Canonical might switch Ubuntu to rolling releases for 14.04 - mindstab
http://www.extremetech.com/computing/146442-canonical-might-dump-interim-releases-by-14-04-switching-to-rolling-releases

======
zanny
It seems silly to have any modern Linux distro be anything but a well
implemented rolling release, because people aren't getting physical dvds to
install this stuff anymore. If you run a server, get the latest stable
packages, run with it, and if something needs upgrading manually upgrade the
select packages you want to update. Keep security updates. If you are a normal
user, you can probably just let rolling updates upgrade everything.

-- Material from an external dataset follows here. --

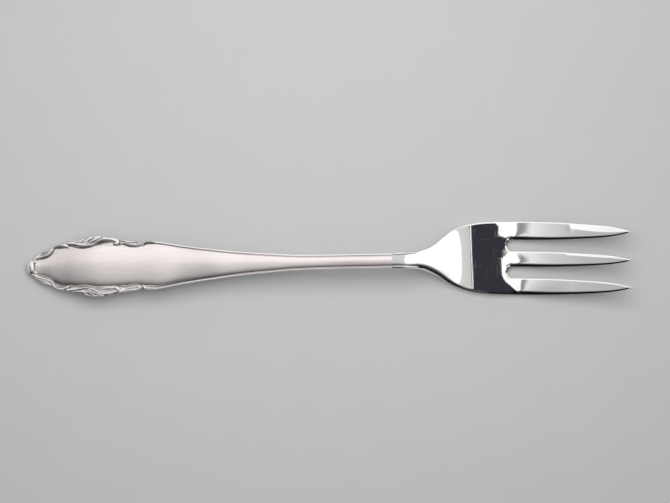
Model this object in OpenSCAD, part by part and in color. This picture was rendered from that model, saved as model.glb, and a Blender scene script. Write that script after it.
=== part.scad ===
/* [Overall] */
// Length from the end of the handle to the tips
fork_length = 155; // [145:1:170]
// Height of the underside of the stem above the table
arch_h = 6.5; // [4:0.1:10]
// Height of the underside of the tips above the table
tip_rise = 6.6; // [4:0.1:10]

/* [Handle] */
// Length of the handle, from its end to the joint at the neck
handle_length = 93.6; // [85:0.2:100]
// Width of the handle at its leaves
handle_w = 15.6; // [12:0.1:20]
// Width of the stem where it is narrowest
stem_w = 3.85; // [3.6:0.05:5]
// Thickness of the handle at its leaves
handle_t = 4; // [3.4:0.1:5.5]
// Thickness of the handle at its end
end_t = 2.5; // [2.4:0.1:3]
// Thickness at the joint between handle and head
neck_t = 3; // [2.8:0.05:4]
// Height of the dome of the panel at the leaves
panel_crown = 0.75; // [0.4:0.05:1]
// Height of the dome of the stem
stem_crown = 0.42; // [0.3:0.02:0.6]
// Width of the pressed border at the leaves
border_w = 2.2; // [1.4:0.1:3]
// Width of the rim bead along the stem
bead_w = 0.35; // [0.25:0.01:0.45]
// Width of the groove inside the border
groove_w = 0.5; // [0.35:0.01:0.6]
// Depth of the groove inside the border
groove_d = 0.25; // [0.15:0.01:0.3]
// Wall of the two handle shells
shell_wall = 0.4; // [0.3:0.01:0.45]

/* [Head] */
// Width across the three tines at their roots
head_w = 18.7; // [17:0.1:22]
// Length of the tines from the slot roots to the tips
tine_length = 31.8; // [26:0.2:36]
// Width of the cutting tine at its root
cutting_tine_w = 4.6; // [4:0.05:5.2]
// Width of the middle tine at its root
middle_tine_w = 3.9; // [3.4:0.05:4.4]
// Width of the side tine at its root
side_tine_w = 4.15; // [3.6:0.05:4.6]
// Sideways lean of the tines from root to tip
tine_lean = 0.9; // [0:0.05:1.5]
// Thickness of the blade at the heel
blade_t = 1.9; // [1.5:0.05:2.4]
// Thickness of the tines at their tips
tip_t = 0.9; // [0.6:0.05:1.2]
// Width of the tines at their tips
tip_w = 0.25; // [0.2:0.05:0.6]

/* [Inside the handle] */
// Length of the tang inside the handle
tang_length = 42; // [30:0.5:55]
// Thinnest cement between tang and shells
filler_wall = 0.2; // [0.12:0.01:0.25]
// Gap between the cement and the shells
filler_gap = 0.02; // [0.01:0.01:0.05]
// Gap between the tang and the cement
tang_gap = 0.06; // [0.05:0.01:0.1]

/* [Hidden] */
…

The greatest problem I have with my relatives who I have running Ubuntu or
Fedora is that major version increments will almost always critically break
the system because they are often 4 - 6 kernels or other package versions
behind. If you were to step through the update process in order, you might get
a minor snag, but often it updates flawlessly. I have never had an issue in
over a year running an Arch box (besides porting my init scripts to systemd,
but that was a unique case, and that wasn't a _problem_ , it just required
effort) whereas on two separate machines going from 11.04 to 12.04 broke the
kernel or graphics drivers respectively.

I do think most distros could do better with 3 tiers of packages in a rolling
release, though - new releases for the actual developers of the package to run
through the ropes and find and _fix_ major bugs they specifically encounter,
which then pass into a testing branch where enthusiasts can run bleeding edge
software and submit errors they encounter to be fixed before it enters
mainstream core repos. A lot of the current problems with rolling releases are
that you don't have a big enough pool running in testing to catch the majority
of slip-through-the-cracks integration problems that pop up after the release
itself is solid, so you need to properly incentivize people to use the testing
branch, and the main reason people don't do that is that updates often just
outright break the software entirely rather than have integration issues,
hence 3 tiers.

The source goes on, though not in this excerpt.